Endemic to both Asia and North America, this vast group of graceful cold-hardy shrubs includes more than 150 species and numerous cultivars that are moderate to fast-growing. Our reliable Viburnum offerings sprout dashing deciduous or evergreen foliage with an array of leaf shapes and textures. Their gorgeous flowers unfurl in either a lace-cap style or dome shape, with  species such as V. carlesii and V. x burkwoodii wafting a delectable scent. Many don lustrous bird-friendly fruit, ranging from red to dark purple to black, while others blaze with autumn color. Preferring sun or part shade, these undemanding shrubs can be ensconced in large containers and shrubby borders, or featured as a stellar specimen, clipped into an  informal dense hedge or planted in a drift.
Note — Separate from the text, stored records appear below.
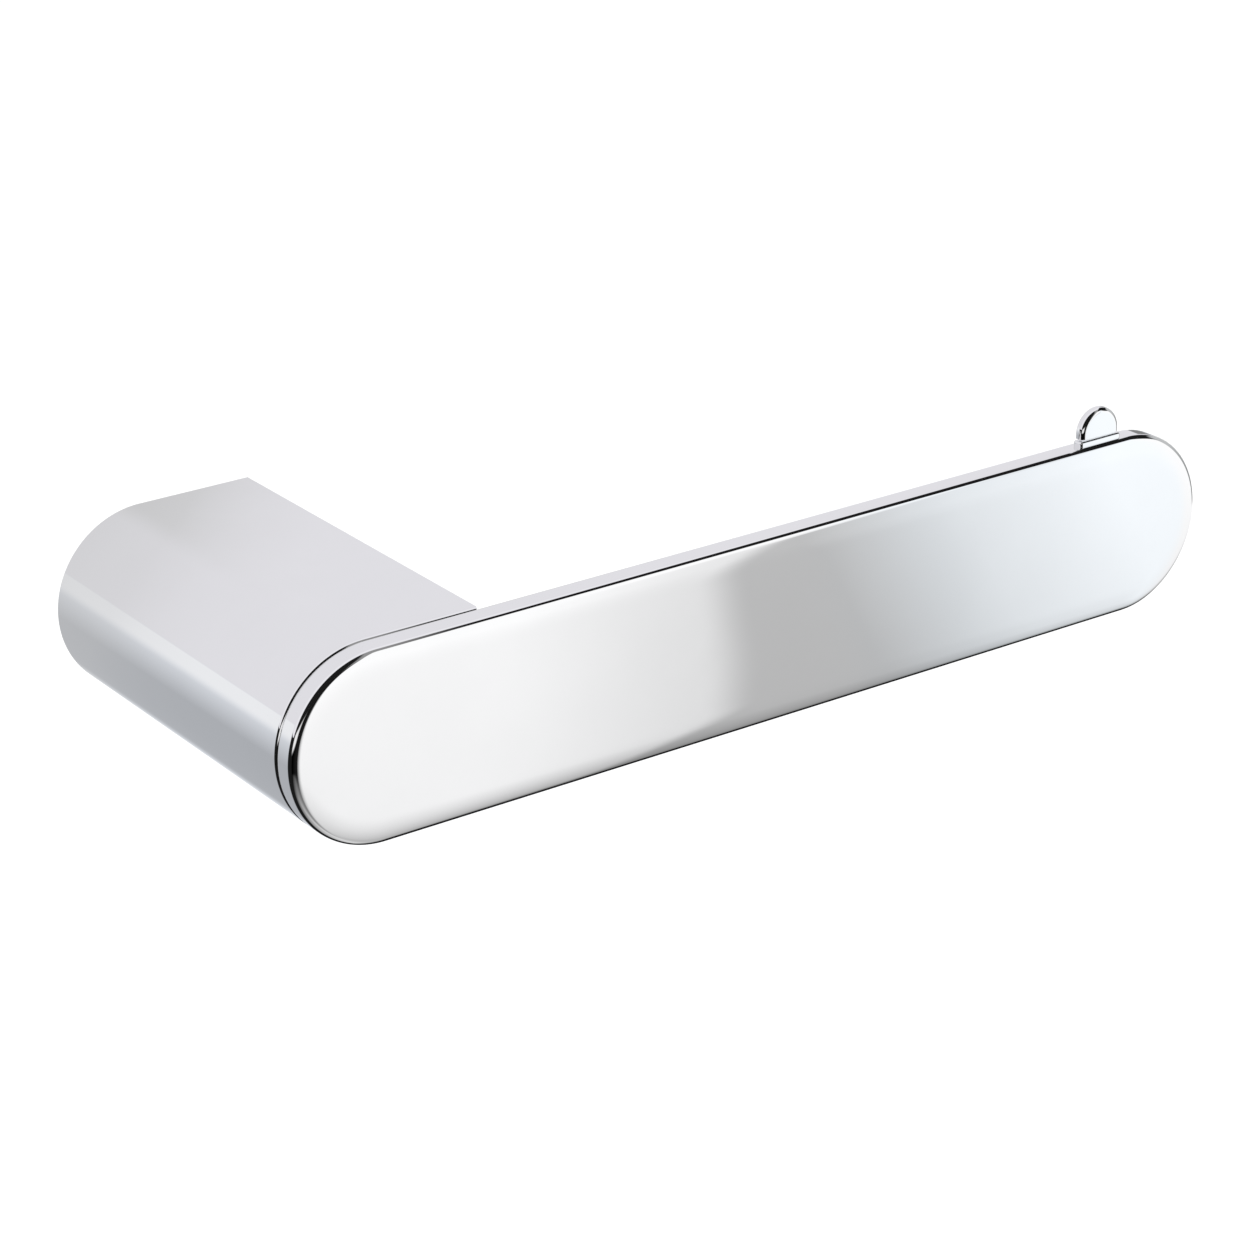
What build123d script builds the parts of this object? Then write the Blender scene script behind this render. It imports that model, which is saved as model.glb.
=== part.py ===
from build123d import *
import os

# Toilet roll holder: a hollow post carries a flat bar that sticks out sideways in front of the wall.
# Frame: +X along the bar towards its free end, +Y into the wall, +Z up, millimetres.
# The origin is on the wall plane, at the centre of the wall bracket's two screw holes.
# Plane.XZ faces the room, so Plane.XZ.offset(d) lies d in front of the wall.

# ---- driving dimensions -------------------------------------------------------------------------
HEIGHT = 30.0  # height of the post and of the bar
HALF_HEIGHT = HEIGHT / 2
REACH = 70.0  # from the wall to the bar's front face
BAR_LENGTH = 170.0
BAR_THICKNESS = 4.0
POST_WIDTH = 34.0
POST_DEPTH = REACH - BAR_THICKNESS

FREE_EDGE_R = 0.85  # polished edge round the bar's front face
JOINT_EDGE_R = 0.6  # small edges that make the fine groove between bar and post

# ---- hollow post --------------------------------------------------------------------------------
WALL = 3.0
FRONT_WALL = 6.0
POCKET_CORNER_R = 2.0
POCKET_FLOOR_R = 1.0
RIM_R = 0.3

# ---- thread pad on the back of the bar ----------------------------------------------------------
PAD_INSET = 6.0  # from the post's outline
PAD_THICKNESS = 2.5
PAD_CLEARANCE = 0.1
PAD_CHAMFER = 0.4

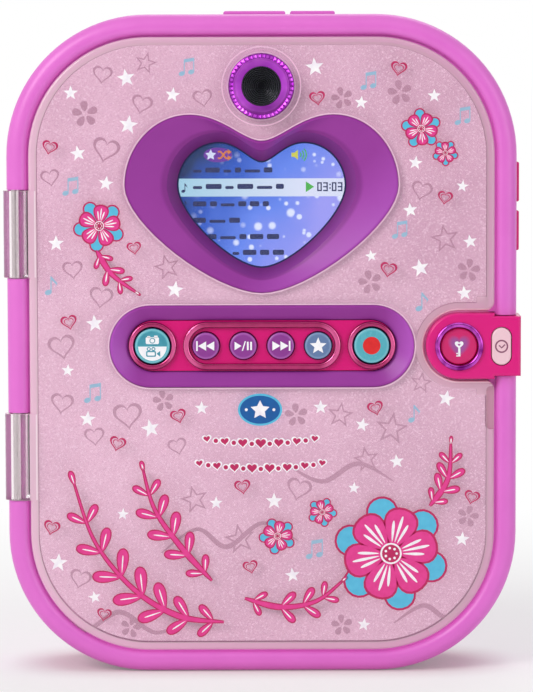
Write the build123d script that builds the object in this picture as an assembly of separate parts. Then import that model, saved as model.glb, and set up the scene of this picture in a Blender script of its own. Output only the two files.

Revel in Late Season Repose……

As November draws to a close, a quieter mood prevails in our gardens. Many perennials are either dormant or getting ready for their winter’s rest. Though, some of the more stalwart ones, especially those that are located in protected spots still present a foliar aspect plus a handful of blooms. The blades and dried buff or silver-laced inflorescences of quite a few ornamental grasses thankfully remain standing, providing movement and delightful rustling sounds. Many deciduous and evergreen shrubs and trees continue to hold our interest either with fall color, artful bark and branching patterns or year-round foliage. The plants that we chose for this newsletter captured my attention, as I was strolling with my trusty canine cohort, Boobah this past week.

All of us plant wranglers at Digging Dog hope you have a wonderful holiday with family and friends, and perhaps find some time to enjoy your garden.